Not much changed this year: the technical deep dive sessions took place on the first days of the week whereas the conference sessions were spread throughout the rest of the week. Especially for senior developers, the deep dives are of great value since they cover a lot of advanced topics which help you push further in your development career.
As in previous years, the sponsors build up their booths on Monday afternoon so they were ready and steady for anyone to visit them from Tuesday onwards. The Kinepolis in the Northern part of Antwerp is a perfect place to host this conference: easy to reach by car and public transport.
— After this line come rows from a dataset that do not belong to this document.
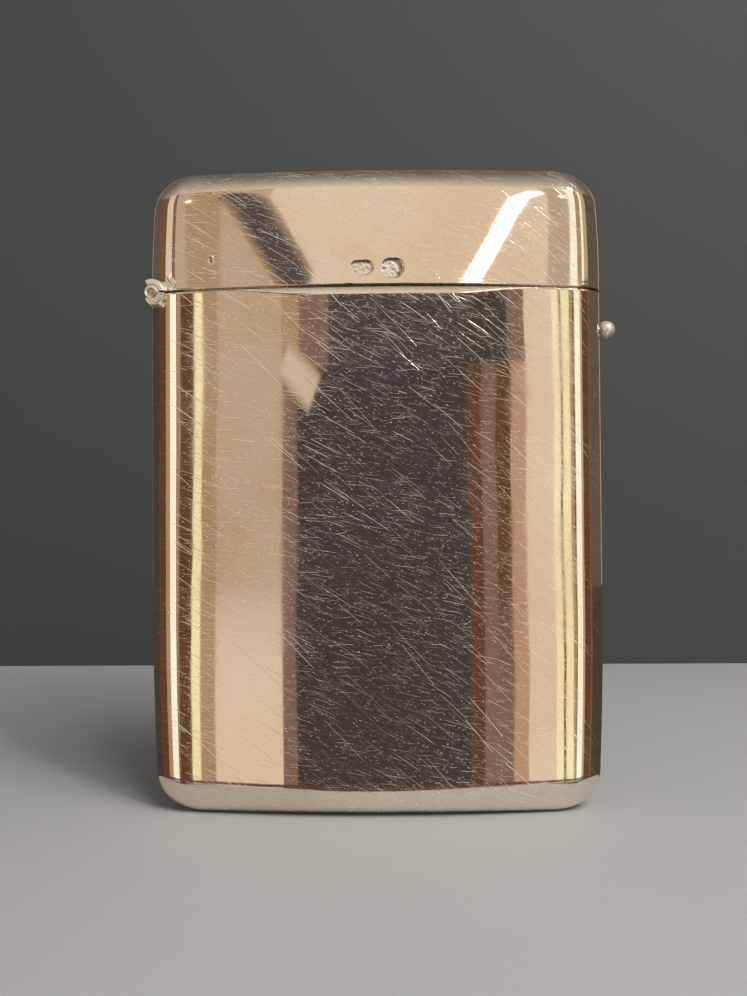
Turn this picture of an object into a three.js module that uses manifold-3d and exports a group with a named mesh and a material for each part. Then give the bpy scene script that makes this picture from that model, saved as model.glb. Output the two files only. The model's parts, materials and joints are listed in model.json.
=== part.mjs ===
// A slim metal case for visiting cards, standing upright with its lid shut.
// The lid turns on a knuckle hinge let into the left side, and a sprung catch
// inside the right side holds it until the ball on that side is pressed.
// Millimetres, +Z up, front towards -Y. The origin is the middle of the base.
import * as THREE from "three";
import { mergeVertices, toCreasedNormals } from "three/addons/utils/BufferGeometryUtils.js";
import Module from "manifold-3d";

const wasm = await Module();
wasm.setup();

// Case form
const CASE_WIDTH = 63.2;
const CASE_HEIGHT = 89;
const CASE_DEPTH = 11.4;
const SEAM_HEIGHT = 72.1;
const SEAM_GAP = 0.2;
const SHEET = 0.6;
const SHOULDER_RADIUS = 7;
const SHOULDER_TURN = 40;
const SIDE_RADIUS = 2.5;
const BASE_CORNER_RADIUS = 5.4;
const TOP_CORNER_RADIUS = 4.9;
const END_ROUND = 3.6;
const LIP_ROUND = 0.35;
const BODY_LEAN = 0.3;
const LID_LEAN = 0.35;
const BASE_TAPER = 0.8;
const BASE_TAPER_RUN = 30;
const TOP_TAPER = 0.8;
const TOP_TAPER_RUN = 15;

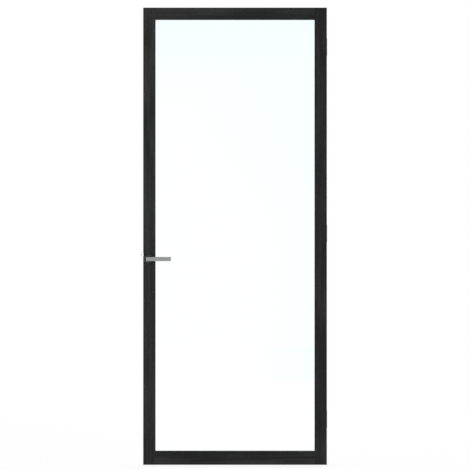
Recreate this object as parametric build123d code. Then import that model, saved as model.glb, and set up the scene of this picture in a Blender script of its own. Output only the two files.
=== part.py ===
from build123d import *
import math
import os

# Hinged glass door leaf: two stiles and two rails round one clear pane, with lever handles on both
# faces, a narrow mortise latch and three butt hinges.
# Millimetres. The front face looks to -Y, +X is to the right seen from the front, +Z is up.
# The origin is the middle of the leaf's foot.

# How far a cut or a joined piece runs past the face that it meets
overlap = 1.0

# Leaf
leaf_height = 2315.0
leaf_width = 930.0
leaf_thickness = 40.0
stile_width = 61.0
top_rail_height = 60.0
bottom_rail_height = 69.0

# Tenons of the rails in the stiles
tenon_thickness = 12.0
tenon_reach = 36.0
tenon_edge = 12.0
tenon_shoulder = 5.0
tenon_fit = 0.1
tenon_end_gap = 1.0

# Glazing rebate, open to the back
lip_thickness = 12.0
rebate_depth = 14.0
glass_thickness = 8.0
glass_edge_gap = 4.0
glass_arris = 1.0
seal_thickness = 3.0
seal_show = 1.0
bead_slope = 5.0
block_length = 80.0
block_inset = 110.0

# Lever handles
lever_height = 1042.0
backset = 25.0
lever_length = 121.0
lever_bar_height = 20.0
lever_end = 8.0
lever_bar_depth = 10.0
lever_edge = 0.8
lever_projection = 55.0
neck_radius = 8.0
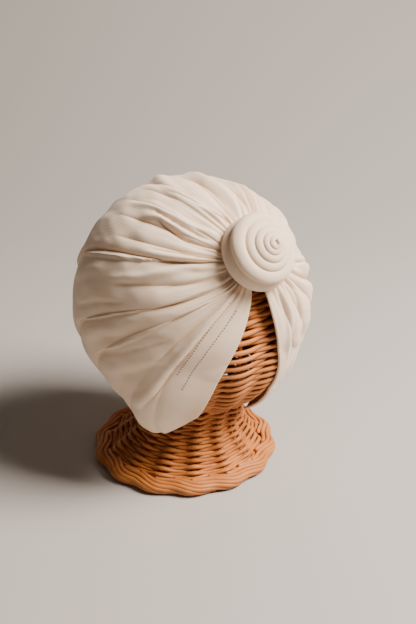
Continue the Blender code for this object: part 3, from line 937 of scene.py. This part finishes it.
places = roll_places()
turn = np.arange(len(places)) / POINTS_PER_TURN * 2 * math.pi + COIL_START
reach_out, height, thick = (settle(places[:, i], 6) for i in range(3))
COIL_RAISE, COIL_ASIDE, COIL_LIFT, COIL_TURN = 0.0012, 0.0012, 0.0006, math.radians(2.5)
coil_seat = CROWN_CENTRE + COIL_AXIS * (CROWN_RADIUS - DIP + FIT_GAP + COIL_LIFT)
coil_seat = coil_seat + COIL_UP * COIL_RAISE - WEARERS_RIGHT * COIL_ASIDE
turn_left = np.array(Matrix.Rotation(COIL_TURN, 3, "Z"))
coil_right, coil_up, coil_axis = (turn_left @ v for v in (-WEARERS_RIGHT, COIL_UP, COIL_AXIS))
spoke = np.cos(turn)[:, None] * coil_right + np.sin(turn)[:, None] * coil_up
roll_line = coil_seat + spoke * reach_out[:, None] + height[:, None] * coil_axis
lean = ease((turn - COIL_START) / (2 * math.pi) - 0.8)[:, None]
roll_out = unit(spoke * (1.0 - 0.55 * lean) + coil_axis * (0.35 + 0.65 * lean))
coil = join_tubes(
    "rolled_coil",
    [tube(roll_line, roll_out, thick * 1.16, thick, sides=20, power=2.3)],
    coil_jersey,
    "cloth",
)
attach(coil, "root")
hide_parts("coil_roll")
print(f"the roll is {len(places) / POINTS_PER_TURN:.1f} turns long")

# %% [markdown]
# ## Peeled willow
#
# Willow that was boiled before peeling is tan to orange. Each rod has its own tint, long fine
# grain along it, and a waxy skin that catches the light.


# %% Peeled willow
def willow(name, light, dark):
    look = bpy.data.materials.new(name)
    look.use_nodes = True
    bench = Bench(look.node_tree)
    shader = look.node_tree.nodes["Principled BSDF"]
    place = bench.add("ShaderNodeTexCoord")
    blotch = place_group(
        bench, blotching, Place=place.outputs["Object"], Scale=95.0, Light=light, Dark=dark
    )
    own = bench.add("ShaderNodeAttribute", attribute_name="tint")
    tinted = bench.mix(
        bench.span(own.outputs["Fac"], 0.0, 1.0, 0.0, 0.7),
        blotch.outputs["Colour"],
        (dark[0] * 0.72, dark[1] * 0.62, dark[2] * 0.5, 1.0),
    )
    where = bench.add("ShaderNodeUVMap", uv_map="rod")
    stretch = bench.add("ShaderNodeMapping")
    stretch.inputs["Scale"].default_value = (9.0, 60.0, 1.0)
    bench.set(stretch.inputs["Vector"], where.outputs[0])
    grain = bench.noise(stretch.outputs[0], 3.0, 3.0, 0.6)
    shaded = bench.mix(
        bench.span(grain, 0.35, 0.75, 0.0, 0.35),
        tinted,
        (light[0] * 1.1, light[1] * 1.1, light[2] * 1.05, 1.0),
    )
    bench.set(shader.inputs["Base Color"], shaded)
    bench.set(shader.inputs["Roughness"], bench.span(grain, 0.3, 0.7, 0.42, 0.6))
    shader.inputs["Specular IOR Level"].default_value = 0.3
    bump = bench.add("ShaderNodeBump")
    bump.inputs["Strength"].default_value = 0.35
    bump.inputs["Distance"].default_value = 0.0002
    bench.set(bump.inputs["Height"], grain)
    bench.set(shader.inputs["Normal"], bump.outputs["Normal"])
    return look


rods = willow("peeled_willow_rods", (0.58, 0.22, 0.058, 1.0), (0.43, 0.14, 0.030, 1.0))

# %% [markdown]
# ## The woven ball
#
# The ball is randed: each row is one rod that passes in front of one stake and behind the
# next, and the row above does the opposite. A row is a circle whose distance from the middle
# swings in and out once for every two stakes. There are only 14 stakes, so between them the
# rods lie close, and at each stake the rods behind it leave dark lens-shaped gaps.

# %% The woven ball
STAKES, STAKE = 14, 0.0030
BALL_STAKE_AT, FOOT_STAKE_AT = math.radians(-100.4), math.radians(-117.5)
WEAVE_SWING, ROW_PITCH = 0.0024, 0.0026
WEAVE_RADIUS = 0.0632
NECK_TILT = math.pi - math.asin(0.060 / 0.132)
POINTS_PER_STAKE = 12
draw = np.random.default_rng(7)
angles = np.arange(STAKES * POINTS_PER_STAKE) * 2 * math.pi / (STAKES * POINTS_PER_STAKE)


def in_front(angles, first_stake, row, tight=1.5):
    """1 where a row passes in front of a stake, -1 where it passes behind, 0 between."""
    swing = np.cos((angles - first_stake) * STAKES / 2 + row * math.pi)
    return np.sign(swing) * np.abs(swing) ** tight


ball_tubes = []
row_tilts = np.arange(NECK_TILT - 0.02, 0.06, -ROW_PITCH / WEAVE_RADIUS)
for row, tilt in enumerate(row_tilts):
    front = in_front(angles, BALL_STAKE_AT, row)
    wander = 0.00025 * np.sin(angles * 2 + draw.uniform(0, 6.28)) + draw.normal(0, 0.00008)
    here = tilt + wander / WEAVE_RADIUS
    outward = np.stack(
        (np.sin(here) * np.cos(angles), np.sin(here) * np.sin(angles), np.cos(here)), axis=-1
    )
    swing = WEAVE_SWING * front
    line = outward * (WEAVE_RADIUS + swing)[:, None] + np.array((0.0, 0.0, BALL_HEIGHT))
    size = draw.uniform(0.95, 1.03)
    tall = size * (0.00265 + 0.00060 * np.maximum(front, 0.0))
    deep = size * 0.0025
    tint = draw.uniform(0.0, 1.0) ** 2
    ball_tubes.append(tube(line, outward, tall, deep, closed=True, tint=tint))
stake_tilts = np.linspace(NECK_TILT, 0.16, 50)
for stake in range(STAKES):
    angle = BALL_STAKE_AT + stake * 2 * math.pi / STAKES
    outward = np.stack(
        (
            np.sin(stake_tilts) * math.cos(angle),
            np.sin(stake_tilts) * math.sin(angle),
            np.cos(stake_tilts),
        ),
        axis=-1,
    )
    line = outward * (WEAVE_RADIUS - 0.0004) + np.array((0.0, 0.0, BALL_HEIGHT))
    ball_tubes.append(tube(line, outward, STAKE, STAKE * 0.7, tint=draw.uniform(0.6, 1.0)))
ball = join_tubes("woven_ball", ball_tubes, rods)
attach(ball, "root")
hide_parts("wicker_ball")

# %% [markdown]
# ## The woven foot
#
# The foot goes on from under the ball on stakes of its own, which spread like a trumpet. Its
# rods are thinner, and near the edge they run straight from stake to stake, so the brim is a
# soft polygon. The foot leans a little, so its rows are sheared as the CAD model's are.

# %% The woven foot
FOOT_LEAN = np.array((-0.0042, 0.0057, 0.0))
FOOT_EDGE_HEIGHT = 0.006
FOOT_TOP = BALL_HEIGHT - math.sqrt(BALL_RADIUS**2 - 0.030**2) - FIT_GAP
FOOT_PROFILE = np.array(
    (
        # radius, height
        (0.0315, FOOT_TOP),
        (0.0315, 0.0350),
        (0.0322, 0.0280),
        (0.0350, 0.0220),
        (0.0400, 0.0165),
        (0.0450, 0.0120),
        (0.0530, 0.0070),
    )
)


def lean_over(points):
    share = (FOOT_TOP - points[..., 2:]) / (FOOT_TOP - FOOT_EDGE_HEIGHT)
    return points + FOOT_LEAN * share


run = np.concatenate(((0.0,), np.hypot(*np.diff(FOOT_PROFILE, axis=0).T).cumsum()))
fine = np.linspace(0.0, run[-1], 240)
skin_r, skin_z = (settle(np.interp(fine, run, FOOT_PROFILE[:, i]), 14) for i in (0, 1))
slope_r, slope_z = np.gradient(skin_r), np.gradient(skin_z)


def foot_place(at):
    """Radius, height and outward normal on the foot's skin, at a length down from its neck."""
    r, z, dr, dz = (float(np.interp(at, fine, v)) for v in (skin_r, skin_z, slope_r, slope_z))
    steep = math.hypot(dr, dz)
    return r, z, -dz / steep, dr / steep


FOOT_PITCH, FOOT_ROD_DEPTH, FOOT_INSET = 0.00205, 0.0023, 0.0030
foot_tubes = []
for row, at in enumerate(np.arange(0.0008, run[-1] - 0.0004, FOOT_PITCH)):
    r, z, out_r, out_z = foot_place(at)
    brim = float(ease((r - 0.043) / 0.006))
    front = in_front(angles, FOOT_STAKE_AT, row, 2.6)
    around = (angles - FOOT_STAKE_AT) % (2 * math.pi / STAKES) - math.pi / STAKES
    straight = math.cos(math.pi / STAKES) / np.cos(around)
    radius = (r - out_r * FOOT_INSET) * (1.0 + brim * (straight - 1.0))
    flat = np.stack((np.cos(angles), np.sin(angles), np.zeros_like(angles)), axis=-1)
    outward = flat * out_r + np.array((0.0, 0.0, out_z))
    ridge = np.cos((angles - FOOT_STAKE_AT) * STAKES)
    swing = (0.0020 - 0.0009 * brim) * front + 0.0008 * ridge
    line = flat * radius[:, None] + np.array((0.0, 0.0, z - out_z * FOOT_INSET))
    line = line + outward * swing[:, None]
    size = draw.uniform(0.95, 1.03)
    tall = size * (0.00240 + 0.00045 * np.maximum(front, 0.0))
    tint = draw.uniform(0, 1) ** 2
    line = lean_over(line)
    foot_tubes.append(tube(line, outward, tall, FOOT_ROD_DEPTH, closed=True, tint=tint))
for stake in range(STAKES):
    angle = FOOT_STAKE_AT + stake * 2 * math.pi / STAKES
    spots = np.array([foot_place(at) for at in np.linspace(0.0, run[-1], 24)])
    flat = np.array((math.cos(angle), math.sin(angle), 0.0))
    upright = np.array((0.0, 0.0, 1.0))
    outward = flat * spots[:, 2:3] + upright * spots[:, 3:4]
    line = flat * spots[:, :1] + upright * spots[:, 1:2] - outward * 0.0032
    foot_tubes.append(tube(lean_over(line), outward, 0.0028, 0.0020, tint=draw.uniform(0.6, 1.0)))
foot = join_tubes("woven_foot", foot_tubes, rods)
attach(foot, "root")
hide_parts("wicker_foot")

# %% [markdown]
# ## The border
#
# At the edge, each stake's end is split, bent sideways, laid over its neighbours and tucked
# under them. So the border is 14 pairs of rods, each a little further round than the last,
# and it bulges where a pair turns over the edge.

# %% The border
BORDER_PATH = np.array(
    (
        # share, radius, height
        (0.00, 0.0495, 0.0072),
        (0.20, 0.0525, 0.0076),
        (0.45, 0.0562, 0.0066),
        (0.70, 0.0575, 0.0044),
        (0.90, 0.0568, 0.0024),
        (1.00, 0.0550, 0.0016),
    )
)
BORDER_SPAN, BORDER_ROD = 2.6 * 2 * math.pi / STAKES, 0.0029
BULGE_AT, BULGE = math.radians(-119.5), 0.0010
border_tubes = []
for stake in range(STAKES):
    for twin, offset in enumerate((0.0, 0.5)):
        share = np.linspace(0.0, 1.0, 40)
        angle = BULGE_AT + (stake + offset) * 2 * math.pi / STAKES + share * BORDER_SPAN
        wave = np.cos((angle - BULGE_AT) * STAKES)
        eased = share + 0.035 * np.sin((angle - BULGE_AT) * STAKES)
        r = settle(np.interp(eased, BORDER_PATH[:, 0], BORDER_PATH[:, 1]), 2)
        z = settle(np.interp(eased, BORDER_PATH[:, 0], BORDER_PATH[:, 2]), 2)
        r = r + BULGE * wave
        line = np.stack((r * np.cos(angle), r * np.sin(angle), z), axis=-1)
        line = line + np.array((FOOT_LEAN[0], FOOT_LEAN[1], 0.0))
        upward = 0.9 - 0.9 * share
        outward = unit(np.stack((np.cos(angle), np.sin(angle), upward), axis=-1))
        size = BORDER_ROD * draw.uniform(0.94, 1.04)
        border_tubes.append(
            tube(line, outward, size, size * 0.9, sides=8, tint=draw.uniform(0.0, 0.5))
        )
border = join_tubes("bent_stake_border", border_tubes, rods)
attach(border, "root")
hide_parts("foot_border")

# %% [markdown]
# ## The size
#
# The dressed model has to keep the CAD model's size, so the box of everything it renders is
# printed.

# %% The size
low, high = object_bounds()
print("visual box, mm:", [round(v * 1000, 1) for v in (*low, *high)])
It’s impossible to give an outline of every session so it’s worthwhile to mention that the following topics have been presented:
- A lot of talks about Java, Spring Boot & Spring Cloud, Performance tuning, scaling systems, Kotlin, Java build tools, Java best practices & design patterns.
- Talks about the migration of applications towards cloud-native solutions, stateful versus stateless applications, observability, micro-services, and architecture
- Machine Learning, AI, Semantic Search, application testing & test containers, Blockchain, smart contracts
- Java, Kafka, Kotlin, and other programming languages/technology stacks and the Kubernetes ecosystem including security-related challenges from the ground up.
In this article, we’ll explore a couple of talks in more detail. These articles are selected based on popularity, applicability for this new platform as well as topics that are relevant to the software IT industry as a whole and even more useful for Java developers. Since Java is still a popular language both in the world of application development as well as for cloud-native applications, these developers benefit from it.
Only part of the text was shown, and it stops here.